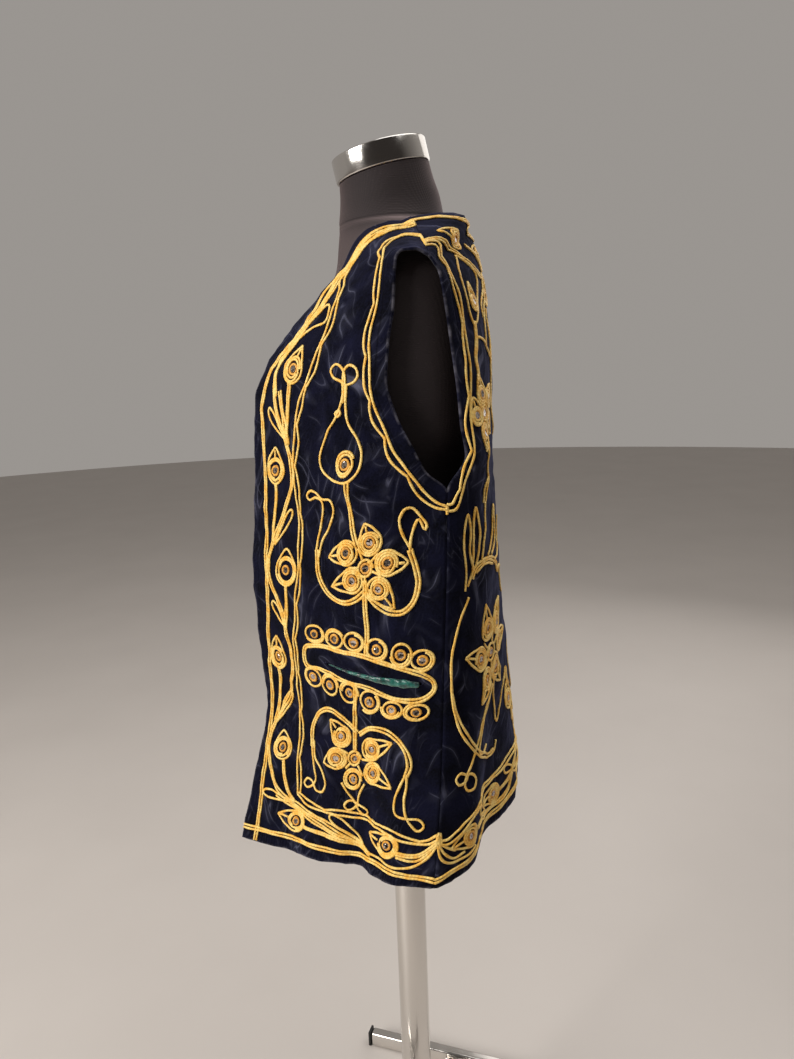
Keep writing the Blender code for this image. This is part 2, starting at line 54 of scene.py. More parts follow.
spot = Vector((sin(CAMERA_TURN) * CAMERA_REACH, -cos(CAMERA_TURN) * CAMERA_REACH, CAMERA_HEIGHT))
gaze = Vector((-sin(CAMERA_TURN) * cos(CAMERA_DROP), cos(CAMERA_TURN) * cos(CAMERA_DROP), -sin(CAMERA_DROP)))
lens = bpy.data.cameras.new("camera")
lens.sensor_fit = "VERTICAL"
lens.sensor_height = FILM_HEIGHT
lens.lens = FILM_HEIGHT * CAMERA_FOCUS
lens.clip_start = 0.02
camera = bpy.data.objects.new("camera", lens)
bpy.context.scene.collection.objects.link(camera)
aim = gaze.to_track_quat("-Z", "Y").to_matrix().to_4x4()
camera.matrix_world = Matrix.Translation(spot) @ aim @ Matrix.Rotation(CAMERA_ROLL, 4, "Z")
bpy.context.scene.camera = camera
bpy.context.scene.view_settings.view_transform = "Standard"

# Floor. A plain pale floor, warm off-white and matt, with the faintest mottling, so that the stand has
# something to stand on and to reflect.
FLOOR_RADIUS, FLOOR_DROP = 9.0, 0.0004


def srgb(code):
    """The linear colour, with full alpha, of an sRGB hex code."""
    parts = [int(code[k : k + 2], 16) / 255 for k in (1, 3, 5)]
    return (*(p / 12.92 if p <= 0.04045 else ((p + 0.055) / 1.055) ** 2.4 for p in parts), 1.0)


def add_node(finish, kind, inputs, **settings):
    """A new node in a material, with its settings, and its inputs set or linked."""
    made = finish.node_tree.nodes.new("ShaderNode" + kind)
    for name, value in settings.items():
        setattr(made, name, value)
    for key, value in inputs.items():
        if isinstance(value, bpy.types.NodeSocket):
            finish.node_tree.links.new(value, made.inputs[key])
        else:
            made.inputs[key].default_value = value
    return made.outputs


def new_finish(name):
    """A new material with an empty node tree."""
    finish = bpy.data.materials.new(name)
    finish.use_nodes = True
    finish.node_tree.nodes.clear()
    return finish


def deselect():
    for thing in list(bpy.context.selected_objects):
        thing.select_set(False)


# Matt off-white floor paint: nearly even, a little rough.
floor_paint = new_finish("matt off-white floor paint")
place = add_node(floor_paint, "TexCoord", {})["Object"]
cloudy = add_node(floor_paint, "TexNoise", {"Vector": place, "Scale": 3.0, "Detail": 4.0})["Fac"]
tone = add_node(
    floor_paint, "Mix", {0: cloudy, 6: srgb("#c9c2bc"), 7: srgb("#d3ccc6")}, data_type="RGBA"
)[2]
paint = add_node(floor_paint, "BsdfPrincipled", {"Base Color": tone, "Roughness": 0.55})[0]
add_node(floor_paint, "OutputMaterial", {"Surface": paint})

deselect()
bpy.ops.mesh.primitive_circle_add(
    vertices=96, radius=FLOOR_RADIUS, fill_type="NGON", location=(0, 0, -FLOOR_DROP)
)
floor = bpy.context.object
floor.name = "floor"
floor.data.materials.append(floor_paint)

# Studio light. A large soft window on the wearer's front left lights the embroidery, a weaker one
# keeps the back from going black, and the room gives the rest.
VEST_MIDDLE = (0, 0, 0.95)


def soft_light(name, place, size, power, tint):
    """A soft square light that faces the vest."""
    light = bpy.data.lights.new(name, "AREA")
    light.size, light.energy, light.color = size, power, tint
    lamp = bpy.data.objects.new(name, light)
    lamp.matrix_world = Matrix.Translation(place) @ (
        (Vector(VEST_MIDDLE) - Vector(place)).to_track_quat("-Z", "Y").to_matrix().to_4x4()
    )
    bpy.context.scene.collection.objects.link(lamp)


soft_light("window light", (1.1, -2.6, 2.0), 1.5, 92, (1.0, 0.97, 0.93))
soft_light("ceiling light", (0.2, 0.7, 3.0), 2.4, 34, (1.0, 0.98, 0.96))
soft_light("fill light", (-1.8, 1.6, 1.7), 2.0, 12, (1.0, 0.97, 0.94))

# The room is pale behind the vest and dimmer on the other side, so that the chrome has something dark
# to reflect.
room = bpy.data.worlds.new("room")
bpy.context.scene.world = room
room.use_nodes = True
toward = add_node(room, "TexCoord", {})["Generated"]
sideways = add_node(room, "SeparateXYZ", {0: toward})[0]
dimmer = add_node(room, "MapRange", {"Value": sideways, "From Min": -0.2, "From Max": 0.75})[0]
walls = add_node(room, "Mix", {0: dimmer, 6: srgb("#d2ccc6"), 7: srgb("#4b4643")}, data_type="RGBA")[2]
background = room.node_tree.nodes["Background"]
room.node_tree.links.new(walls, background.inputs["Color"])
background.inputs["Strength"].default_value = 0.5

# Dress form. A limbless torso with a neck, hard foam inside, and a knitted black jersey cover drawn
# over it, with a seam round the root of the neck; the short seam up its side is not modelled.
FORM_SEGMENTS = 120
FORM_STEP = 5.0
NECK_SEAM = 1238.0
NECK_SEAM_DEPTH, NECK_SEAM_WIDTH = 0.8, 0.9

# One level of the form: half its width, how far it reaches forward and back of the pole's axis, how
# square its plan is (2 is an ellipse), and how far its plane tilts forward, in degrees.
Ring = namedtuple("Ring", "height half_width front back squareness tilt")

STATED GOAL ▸
All of the data shown above must be copied exactly.

SOLUTION TO THIS TASK ▸
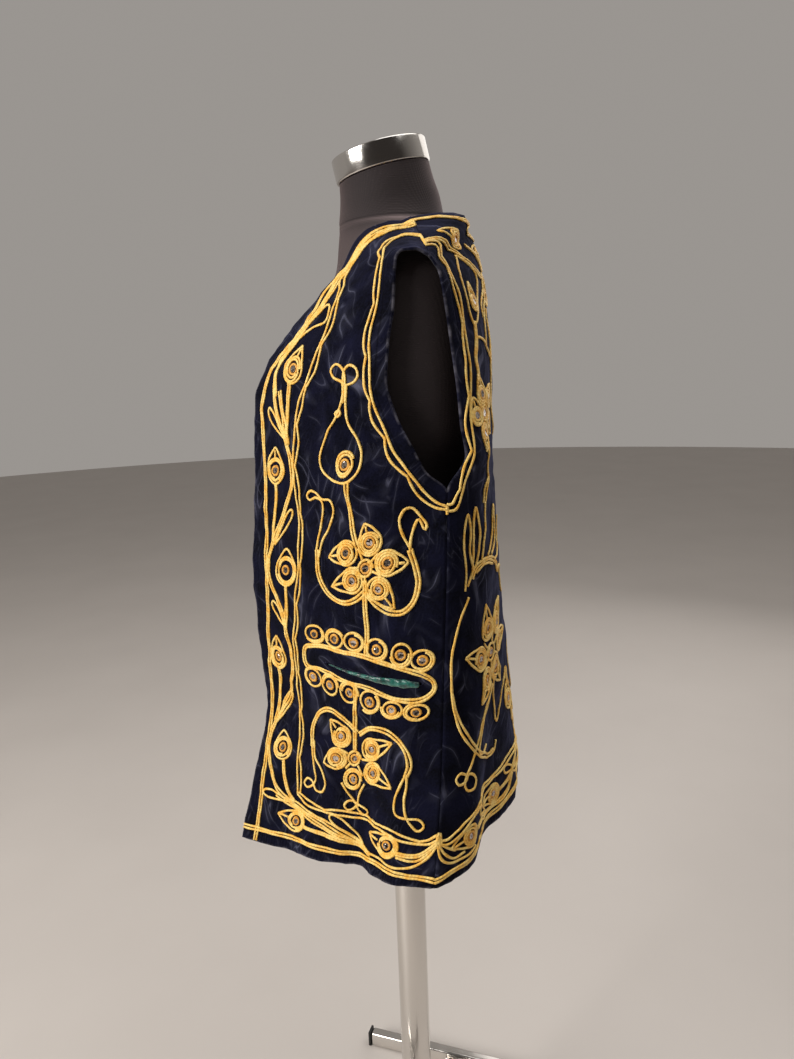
Keep writing the Blender code for this image. This is part 2, starting at line 54 of scene.py. More parts follow.
spot = Vector((sin(CAMERA_TURN) * CAMERA_REACH, -cos(CAMERA_TURN) * CAMERA_REACH, CAMERA_HEIGHT))
gaze = Vector((-sin(CAMERA_TURN) * cos(CAMERA_DROP), cos(CAMERA_TURN) * cos(CAMERA_DROP), -sin(CAMERA_DROP)))
lens = bpy.data.cameras.new("camera")
lens.sensor_fit = "VERTICAL"
lens.sensor_height = FILM_HEIGHT
lens.lens = FILM_HEIGHT * CAMERA_FOCUS
lens.clip_start = 0.02
camera = bpy.data.objects.new("camera", lens)
bpy.context.scene.collection.objects.link(camera)
aim = gaze.to_track_quat("-Z", "Y").to_matrix().to_4x4()
camera.matrix_world = Matrix.Translation(spot) @ aim @ Matrix.Rotation(CAMERA_ROLL, 4, "Z")
bpy.context.scene.camera = camera
bpy.context.scene.view_settings.view_transform = "Standard"

# Floor. A plain pale floor, warm off-white and matt, with the faintest mottling, so that the stand has
# something to stand on and to reflect.
FLOOR_RADIUS, FLOOR_DROP = 9.0, 0.0004


def srgb(code):
    """The linear colour, with full alpha, of an sRGB hex code."""
    parts = [int(code[k : k + 2], 16) / 255 for k in (1, 3, 5)]
    return (*(p / 12.92 if p <= 0.04045 else ((p + 0.055) / 1.055) ** 2.4 for p in parts), 1.0)


def add_node(finish, kind, inputs, **settings):
    """A new node in a material, with its settings, and its inputs set or linked."""
    made = finish.node_tree.nodes.new("ShaderNode" + kind)
    for name, value in settings.items():
        setattr(made, name, value)
    for key, value in inputs.items():
        if isinstance(value, bpy.types.NodeSocket):
            finish.node_tree.links.new(value, made.inputs[key])
        else:
            made.inputs[key].default_value = value
    return made.outputs


def new_finish(name):
    """A new material with an empty node tree."""
    finish = bpy.data.materials.new(name)
    finish.use_nodes = True
    finish.node_tree.nodes.clear()
    return finish


def deselect():
    for thing in list(bpy.context.selected_objects):
        thing.select_set(False)


# Matt off-white floor paint: nearly even, a little rough.
floor_paint = new_finish("matt off-white floor paint")
place = add_node(floor_paint, "TexCoord", {})["Object"]
cloudy = add_node(floor_paint, "TexNoise", {"Vector": place, "Scale": 3.0, "Detail": 4.0})["Fac"]
tone = add_node(
    floor_paint, "Mix", {0: cloudy, 6: srgb("#c9c2bc"), 7: srgb("#d3ccc6")}, data_type="RGBA"
)[2]
paint = add_node(floor_paint, "BsdfPrincipled", {"Base Color": tone, "Roughness": 0.55})[0]
add_node(floor_paint, "OutputMaterial", {"Surface": paint})

deselect()
bpy.ops.mesh.primitive_circle_add(
    vertices=96, radius=FLOOR_RADIUS, fill_type="NGON", location=(0, 0, -FLOOR_DROP)
)
floor = bpy.context.object
floor.name = "floor"
floor.data.materials.append(floor_paint)

# Studio light. A large soft window on the wearer's front left lights the embroidery, a weaker one
# keeps the back from going black, and the room gives the rest.
VEST_MIDDLE = (0, 0, 0.95)


def soft_light(name, place, size, power, tint):
    """A soft square light that faces the vest."""
    light = bpy.data.lights.new(name, "AREA")
    light.size, light.energy, light.color = size, power, tint
    lamp = bpy.data.objects.new(name, light)
    lamp.matrix_world = Matrix.Translation(place) @ (
        (Vector(VEST_MIDDLE) - Vector(place)).to_track_quat("-Z", "Y").to_matrix().to_4x4()
    )
    bpy.context.scene.collection.objects.link(lamp)


soft_light("window light", (1.1, -2.6, 2.0), 1.5, 92, (1.0, 0.97, 0.93))
soft_light("ceiling light", (0.2, 0.7, 3.0), 2.4, 34, (1.0, 0.98, 0.96))
soft_light("fill light", (-1.8, 1.6, 1.7), 2.0, 12, (1.0, 0.97, 0.94))

# The room is pale behind the vest and dimmer on the other side, so that the chrome has something dark
# to reflect.
room = bpy.data.worlds.new("room")
bpy.context.scene.world = room
room.use_nodes = True
toward = add_node(room, "TexCoord", {})["Generated"]
sideways = add_node(room, "SeparateXYZ", {0: toward})[0]
dimmer = add_node(room, "MapRange", {"Value": sideways, "From Min": -0.2, "From Max": 0.75})[0]
walls = add_node(room, "Mix", {0: dimmer, 6: srgb("#d2ccc6"), 7: srgb("#4b4643")}, data_type="RGBA")[2]
background = room.node_tree.nodes["Background"]
room.node_tree.links.new(walls, background.inputs["Color"])
background.inputs["Strength"].default_value = 0.5

# Dress form. A limbless torso with a neck, hard foam inside, and a knitted black jersey cover drawn
# over it, with a seam round the root of the neck; the short seam up its side is not modelled.
FORM_SEGMENTS = 120
FORM_STEP = 5.0
NECK_SEAM = 1238.0
NECK_SEAM_DEPTH, NECK_SEAM_WIDTH = 0.8, 0.9

# One level of the form: half its width, how far it reaches forward and back of the pole's axis, how
# square its plan is (2 is an ellipse), and how far its plane tilts forward, in degrees.
Ring = namedtuple("Ring", "height half_width front back squareness tilt")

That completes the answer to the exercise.